#### DATA FOR THIS EXERCISE:
-------------------------
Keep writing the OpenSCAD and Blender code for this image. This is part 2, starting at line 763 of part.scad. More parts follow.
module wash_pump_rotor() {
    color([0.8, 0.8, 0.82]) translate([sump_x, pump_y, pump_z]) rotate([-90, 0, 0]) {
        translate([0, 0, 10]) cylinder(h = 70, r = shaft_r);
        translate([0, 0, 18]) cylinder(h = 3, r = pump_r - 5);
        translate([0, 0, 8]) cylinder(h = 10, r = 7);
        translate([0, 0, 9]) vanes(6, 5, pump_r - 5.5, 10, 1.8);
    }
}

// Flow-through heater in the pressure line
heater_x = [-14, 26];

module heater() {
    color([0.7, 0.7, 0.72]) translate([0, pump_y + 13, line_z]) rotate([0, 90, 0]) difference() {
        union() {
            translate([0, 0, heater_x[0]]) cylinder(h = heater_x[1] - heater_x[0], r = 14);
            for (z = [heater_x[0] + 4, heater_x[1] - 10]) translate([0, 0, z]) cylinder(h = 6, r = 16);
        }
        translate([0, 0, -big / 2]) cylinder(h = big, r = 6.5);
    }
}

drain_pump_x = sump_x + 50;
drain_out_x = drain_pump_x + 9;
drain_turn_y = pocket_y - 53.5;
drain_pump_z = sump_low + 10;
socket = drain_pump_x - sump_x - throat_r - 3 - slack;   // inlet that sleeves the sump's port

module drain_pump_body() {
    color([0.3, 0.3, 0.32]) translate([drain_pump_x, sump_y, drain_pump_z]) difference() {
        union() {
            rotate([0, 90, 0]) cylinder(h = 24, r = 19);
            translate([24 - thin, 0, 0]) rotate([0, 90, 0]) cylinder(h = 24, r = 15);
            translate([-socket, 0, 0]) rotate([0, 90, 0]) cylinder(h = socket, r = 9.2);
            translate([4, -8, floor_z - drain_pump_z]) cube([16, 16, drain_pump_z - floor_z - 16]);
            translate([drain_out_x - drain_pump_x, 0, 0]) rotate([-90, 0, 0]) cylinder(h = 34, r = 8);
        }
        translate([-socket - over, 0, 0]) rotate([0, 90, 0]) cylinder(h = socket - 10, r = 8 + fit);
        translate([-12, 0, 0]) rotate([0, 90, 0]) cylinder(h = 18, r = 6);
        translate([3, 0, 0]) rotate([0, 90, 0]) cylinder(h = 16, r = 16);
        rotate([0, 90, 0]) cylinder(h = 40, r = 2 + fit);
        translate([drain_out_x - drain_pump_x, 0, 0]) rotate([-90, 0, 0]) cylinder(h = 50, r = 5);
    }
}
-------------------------
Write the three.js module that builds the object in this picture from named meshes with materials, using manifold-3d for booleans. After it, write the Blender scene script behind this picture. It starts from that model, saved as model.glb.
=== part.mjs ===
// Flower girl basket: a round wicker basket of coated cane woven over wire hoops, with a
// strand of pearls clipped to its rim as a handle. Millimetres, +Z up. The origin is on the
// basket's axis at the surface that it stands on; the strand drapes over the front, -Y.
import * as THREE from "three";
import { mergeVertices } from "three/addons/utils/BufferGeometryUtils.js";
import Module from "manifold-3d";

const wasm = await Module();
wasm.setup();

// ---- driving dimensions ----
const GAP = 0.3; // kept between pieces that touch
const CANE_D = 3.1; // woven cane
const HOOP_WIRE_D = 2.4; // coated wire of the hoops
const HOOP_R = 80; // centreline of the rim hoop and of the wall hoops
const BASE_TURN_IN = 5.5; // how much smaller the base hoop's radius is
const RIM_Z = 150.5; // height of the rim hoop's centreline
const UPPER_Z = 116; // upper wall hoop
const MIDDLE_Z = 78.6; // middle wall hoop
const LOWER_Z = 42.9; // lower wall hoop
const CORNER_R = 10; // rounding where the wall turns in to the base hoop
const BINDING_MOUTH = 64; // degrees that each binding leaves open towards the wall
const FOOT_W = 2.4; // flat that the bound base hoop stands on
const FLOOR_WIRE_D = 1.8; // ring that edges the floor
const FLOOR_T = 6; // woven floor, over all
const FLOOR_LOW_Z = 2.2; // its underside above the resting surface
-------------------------
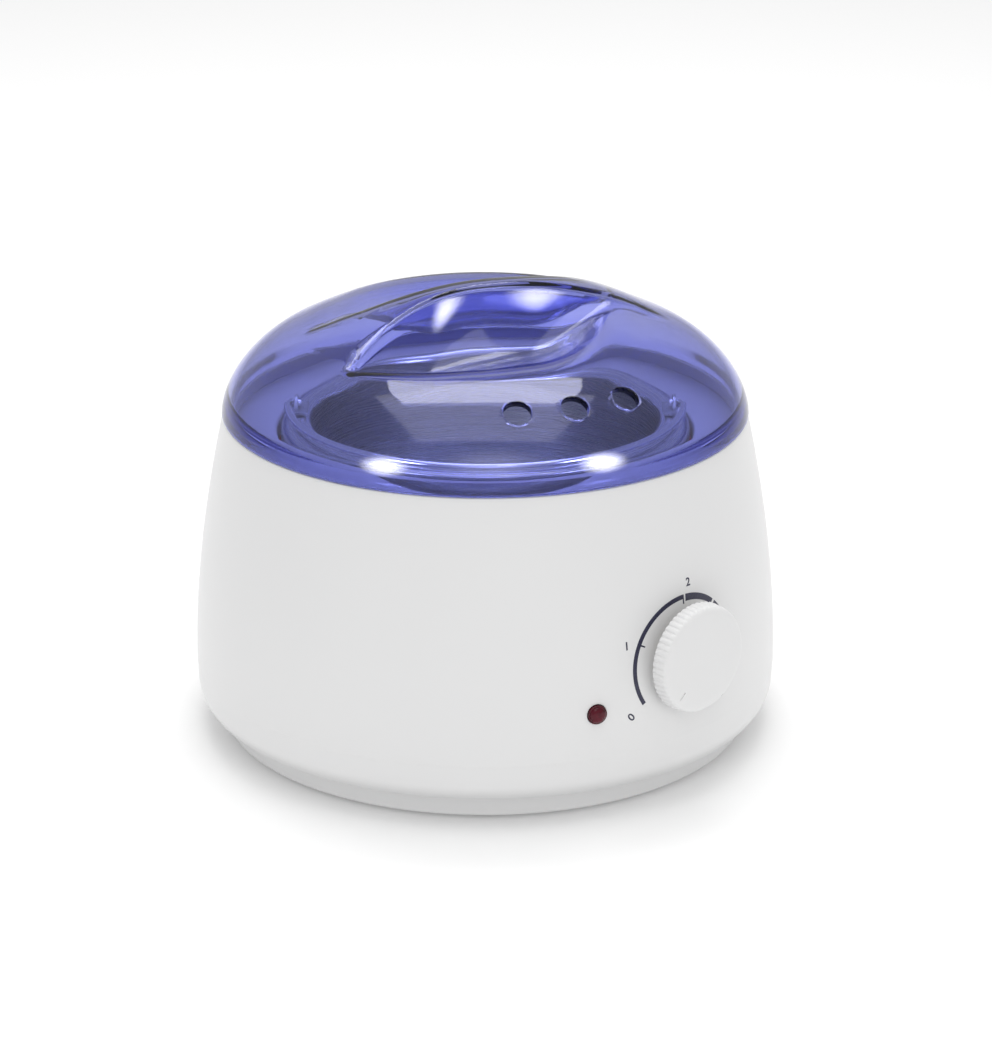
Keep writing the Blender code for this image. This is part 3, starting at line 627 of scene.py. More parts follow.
-------------------------
#### WHAT YOU HAVE TO DO:
Say how many lines in the records hold the string "Blender", and say nothing else.

#### FINISHED ANSWER:
3